Au final, c'est l'Etat et la société lettons qui ont pâti de cet acte irréfléchi de la police de sécurité (SP). La société ne peut plus se sentir en sécurité pour la liberté d'expression, mais le tort fait à l'Etat, c'est son image dégradée. Il suffit de lire la presse étrangère. Le journal autrichien Der Standart écrit [3] (en allemand) à propos de l'arrestation de D. Smirnovs, ainsi que le Tageszeitung [4] (en allemand). Ces deux journaux ne peuvent cacher leur surprise devant l'initiative de la SP d'envoyer l'expert en prison. L'arrestation de Smirnovs a rendu évident pour la communauté internationale – en premier lieu – et pour nos principaux partenaires de l'Union Européenne qu'ils ont toujours affaire à un pays post-communiste dans lequel les organes de répression restent prêts à agir contre leurs propres concitoyens. C'est un signal très dangereux. Les responsables lettons devraient le comprendre et entreprendre au moins des changements cosmétiques à l'intérieur de la SP, au minimum, limoger son chef Janis Reiniks, pour montrer que la SP ne va pas continuer à agir de cette façon contre ses propres concitoyens.

Des journalistes lettons ont écrit une lettre ouverte [5] (en letton) aux autorités, pour exprimer leur inquiétude sur cette atteinte à la liberté d'expression :

Nous demandons au gouvernement letton de déclarer clairement qu'il soutient les garanties de la liberté d'expression, qui font partie de la Constitution de la République de Lettonie et des accords internationaux sur les droits humains.

Nous nous tournons vers les institutions des droits de l'homme de l'Union Européenne et les gouvernements en Europe et ailleurs dans le monde, aussi bien que vers les organisations non gouvernementales qui protègent la liberté d'expression, pour qu'elles rappellent énergiquement au gouvernement letton qu'il est de son devoir de respecter la liberté d'expression.

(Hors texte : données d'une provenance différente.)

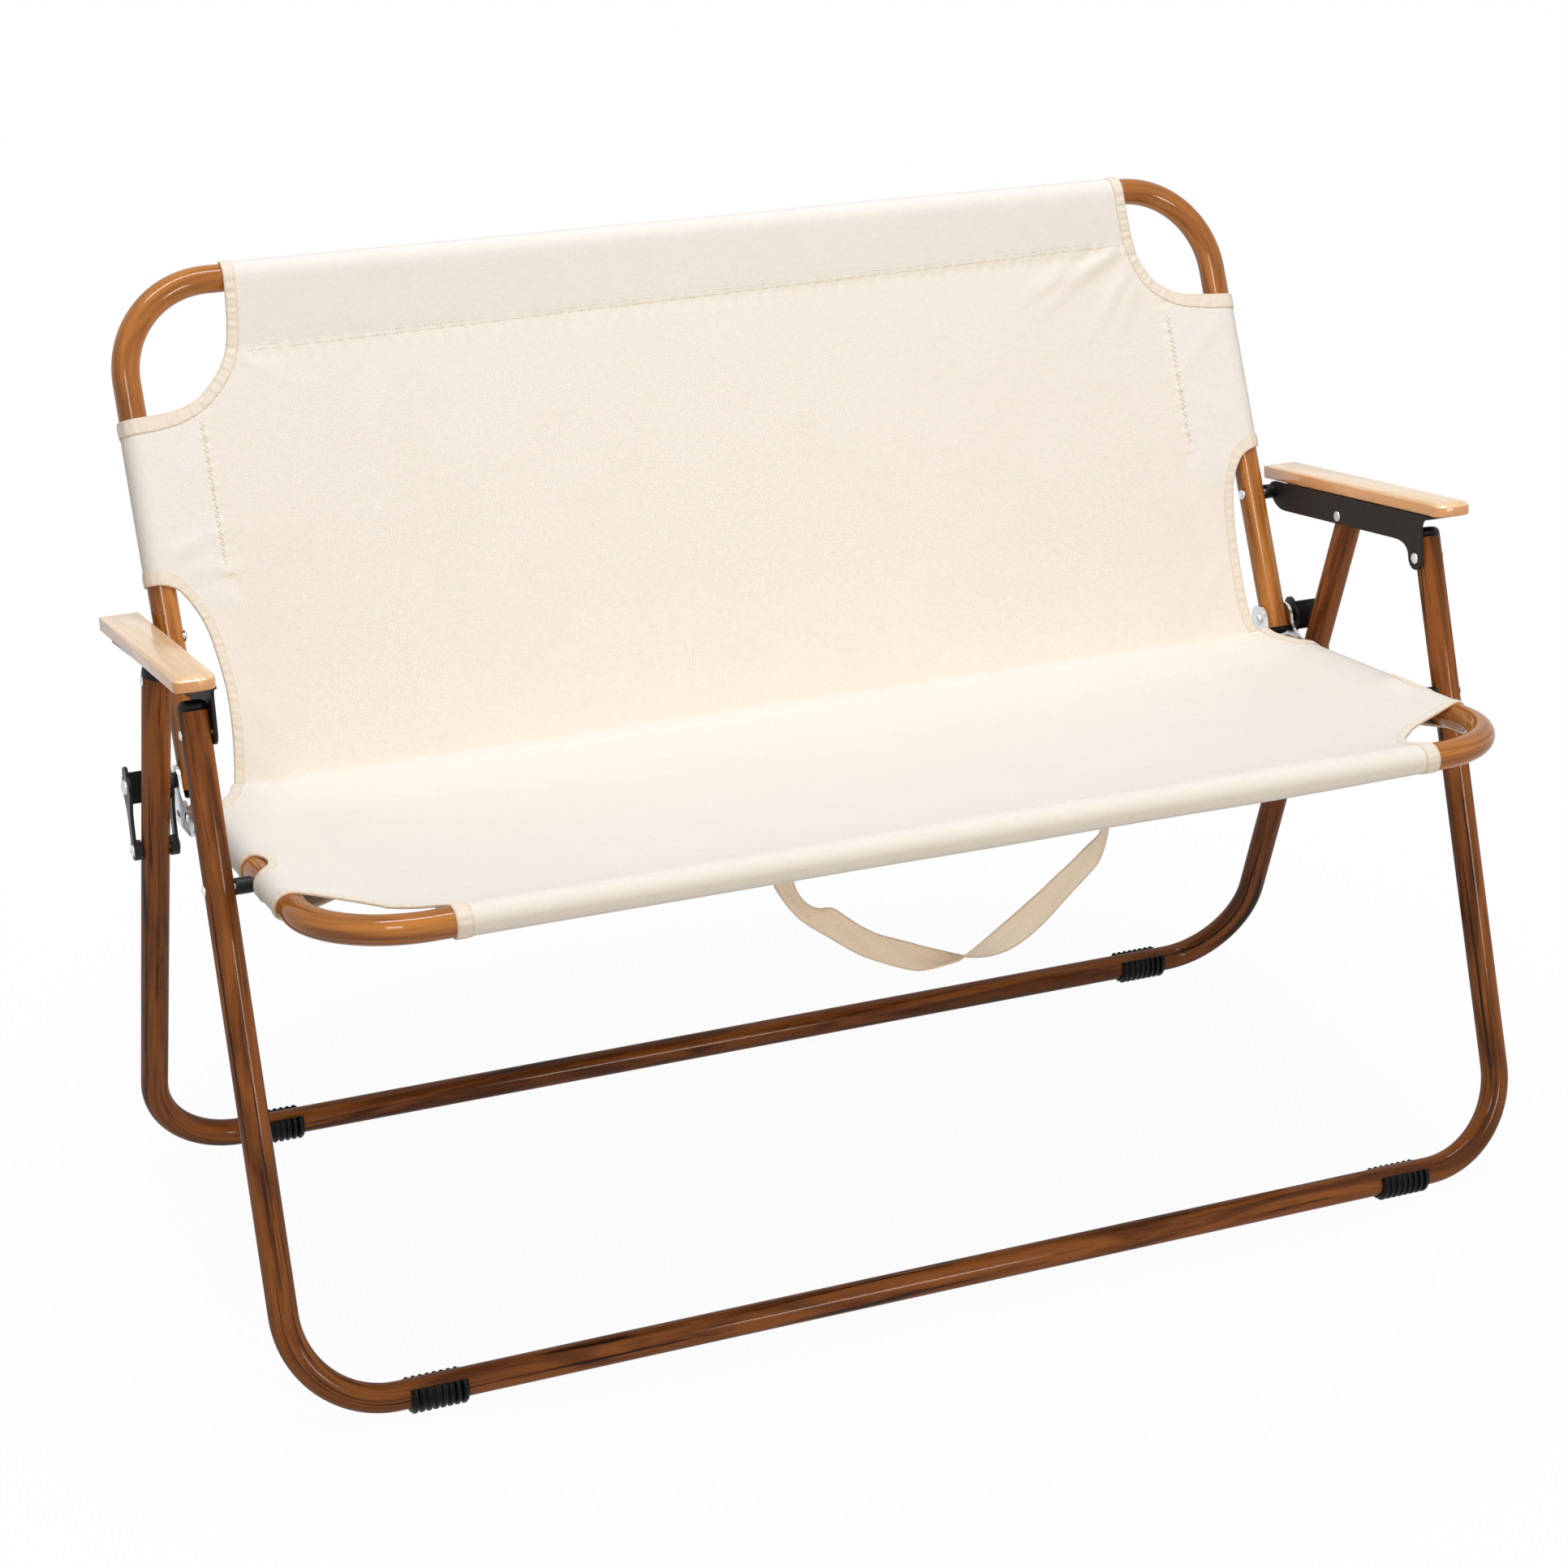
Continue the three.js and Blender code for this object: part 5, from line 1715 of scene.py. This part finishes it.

A la suite d'un compte-rendu dans le Wall Street Journal à propos de La décision déplaisante de la Lettonie [6], ce n'est que le 3 décembre que le directeur de la Banque centrale lettonne, Ilmars Rimšēvics, a désavoué pour la première fois l'action de la police de sécurité.

Free Speech Emergency in Latvia («Urgence liberté d'expression en Lettonie»), un blog créé par le journaliste letton Juris Kaža, cite [7] (en anglais) le directeur de la banque :

Rationnellement, l'arrestation de ces deux personnes pour avoir répandu des rumeurs est, malheureusement, ridicule et pathétique, car ils n'étaient pas les vrais colporteurs de rumeurs. Ceux qui propagent les rumeurs observent cela et s'amusent. Les colporteurs de rumeurs opèrent par SMS, citant les dates précises où les décisions seront prises, indiquant même ce que sera le nouveau cours du lats. Aucun d'entre eux n'a été arrêté. Cela me met sincèrement mal à l'aise de voir des chanteurs et des maîtres-assistants d'université arrêtés.

Et le blogueur d'ajouter :

Mais Rimšēvics a aussi dit aux médias dans une déclaration précédente (qui semblait se référer aux actions de la Police de Sécurité) que dans d'autres pays, les colporteurs de rumeurs étaient arrêtés dans le quart d'heure suivant l'expression de leurs opinions sur le système financier ou la monnaie. On ne peut que deviner quels sont les régimes autoritaires et les dictatures qui agiraient ainsi.